Research Theme: Problems related to Kakeya conjecture
Kakeya conjecture is a big open problem in Harmonic Analysis. Here, we briefly explain this conjecture in three dimensional case. This problem was derived from a problem form Professor Soichi Kakeya (1886-1947). To understand his problem, we image a needle with the length is $1$ cm and the width is $0$ cm. His problem is whether there exists a subset of three dimensional Euclidean space, in which we can rotate the needle in every direction and the volume is $0$ or not. For example, a ball with the radius is $0.5$ cm enjoys the former property, but dose not the second one. In 1928, Besicovitch gave a result related to this problem. The subset satisfying the properties is called Kakeya set or Besicovitch set. Now, Kakeya conjecture states that Hausdorff dimension of Kakeya sets equals to the space dimension. Many mathematicians challenge to this conjecture. Although this conjecture is in the field of Geometry, we can attack Kakeya conjecture using Harmonic Analysis. One of such way is to consider the mapping properties of Kakeya maximal function:
\[ f^\ast_\delta(x) := \sup_{T \ni x} \dfrac{1}{|T|} \int_{T} |f(y)| dy, \]
Here, $T$ is a tube containing $x \in \mathbb{R}^3$ with the width is $\delta \in (0,1)$. There are other objects related to Kakeya conjecture.
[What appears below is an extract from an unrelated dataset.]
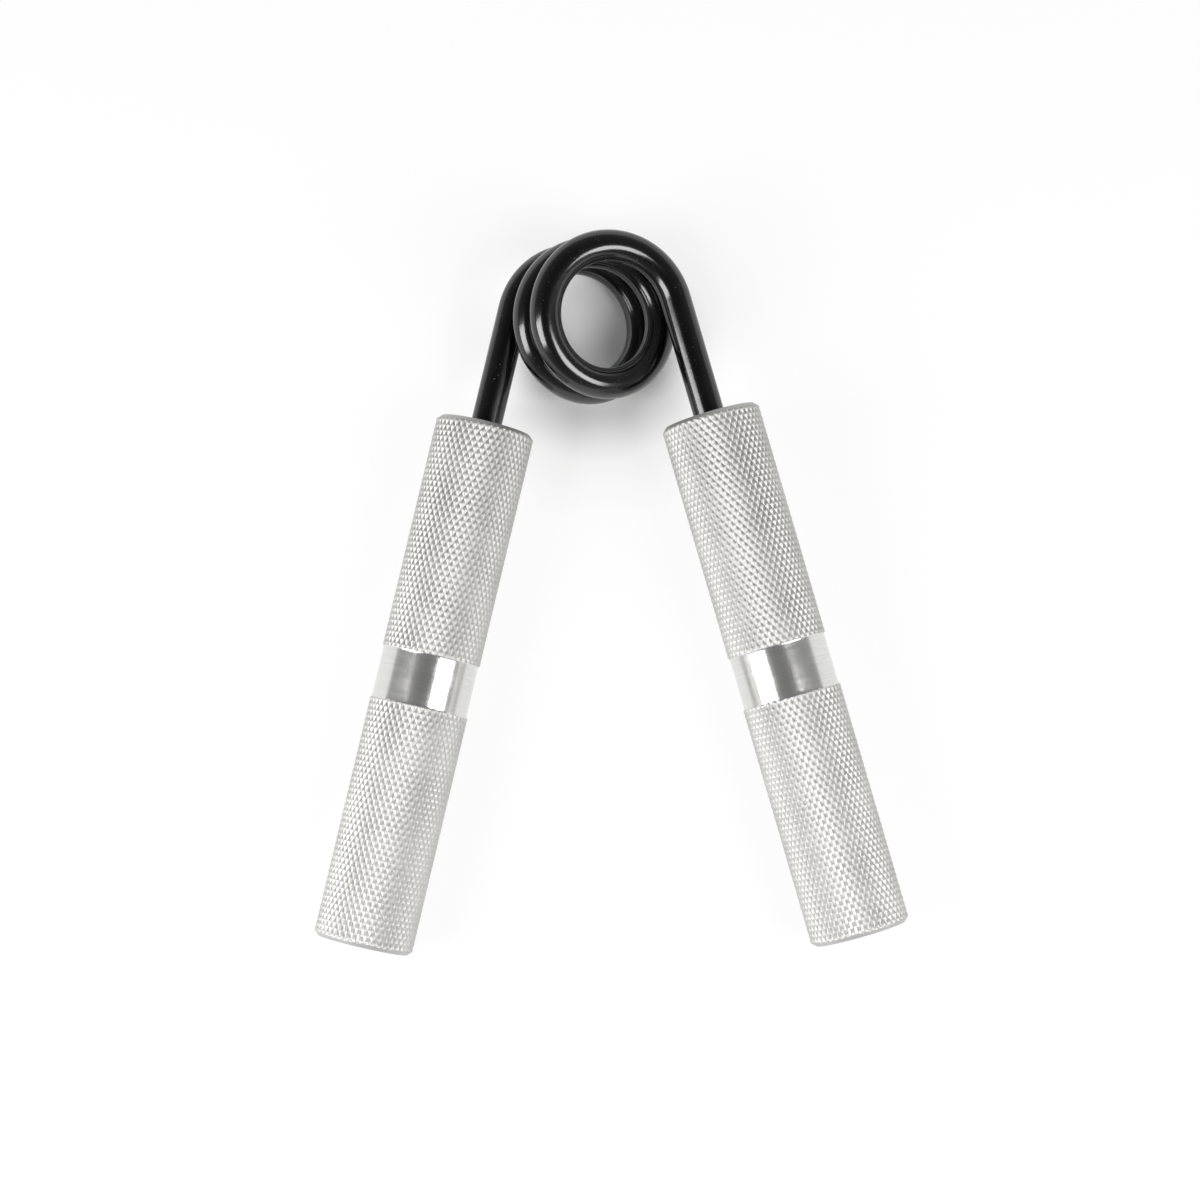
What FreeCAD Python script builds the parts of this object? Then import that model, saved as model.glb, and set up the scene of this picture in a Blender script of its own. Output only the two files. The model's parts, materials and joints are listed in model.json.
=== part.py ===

Among of them, the connection with wave equations:
\[ (W) \begin{cases} \; \partial_t^2 u - \Delta u = 0,\ (t,x) \in \mathbb{R} \times \mathbb{R}^n \\ \; u(0) = f,\ \partial_t u(0) = g \end{cases} \]
is the most interested one for me. The problem is so-called local smoothing conjecture.
If local smoothing conjecture is solved affirmatively, then other problems are also solved, and then Kakeya conjecture is solved affirmatively.
I am also interested in incompressible Navier-Stokes equations. I explain the equations below.
Research Area: Harmonic analysis and Partial differential equations
Harmonic analysis and Partial differential equations have the strong connection. Many researchers apply harmonic analysis to partial differential equations. Motivation of some problems in harmonic analysis come form partial differential equations.
Incompressible Navier-Stokes equations
\[ (\text{N.S.}) \begin{cases} \; \partial_t u -\Delta u + (u \cdot \nabla)u + \nabla p = 0, \\ \; \quad \quad \quad \quad \quad \quad \quad \quad (t,x) \in (0,\infty) \times \mathbb{R}^n \\ \; \mathrm{div} u = \nabla \cdot u = 0,\ (t,x) \in [0,\infty) \times \mathbb{R}^n \\ \; u(0) = a,\ (\mathrm{div}a=0), \end{cases} \]
which describe the motion of incompressible viscous fluid. Here, $u=(u_1,\ \cdots, u_n)$ is the velocity and $p$ is the pressure of the fluid, respectively. $-\Delta u$ is the friction force and $(u \cdot \nabla)u$ is the inertial force. If we consider decay property of the kinetic energy
\[ \|u(t)\|^2_{L^2} = \int_{\mathbb{R}^n} |u(t,x)|^2 dx, \]
Hardy spaces $H^p$:
\[ f \in H^p \iff f \in L^p \ \& \ \int_{\mathbb{R}^n} u(t,x) dx = 0 \]
is more useful than Lebesgue space $L^p$:
\[ f \in L^p \iff \displaystyle \int_{\mathbb{R}^n} |f(x)|^p dx < \infty. \]
(This is my opinion.) But, the definition of Hardy spaces is more difficult than that of Lebesgue spaces. One of the reasons of usefulness of Hardy spaces to Navier-Stokes equations is that the inertial force term has the cancellation property. More precisely,
\[ \int_{\mathbb{R}^n} (u\cdot \nabla)u(t,x) dx = - \int_{\mathbb{R}^n} \nabla (u \otimes u)(t,x) dx = 0. \]
Here, we used the equality $(u \cdot \nabla)u = \nabla (u \otimes u)$, which follows from the incompressible condition: $\nabla \cdot u=0$.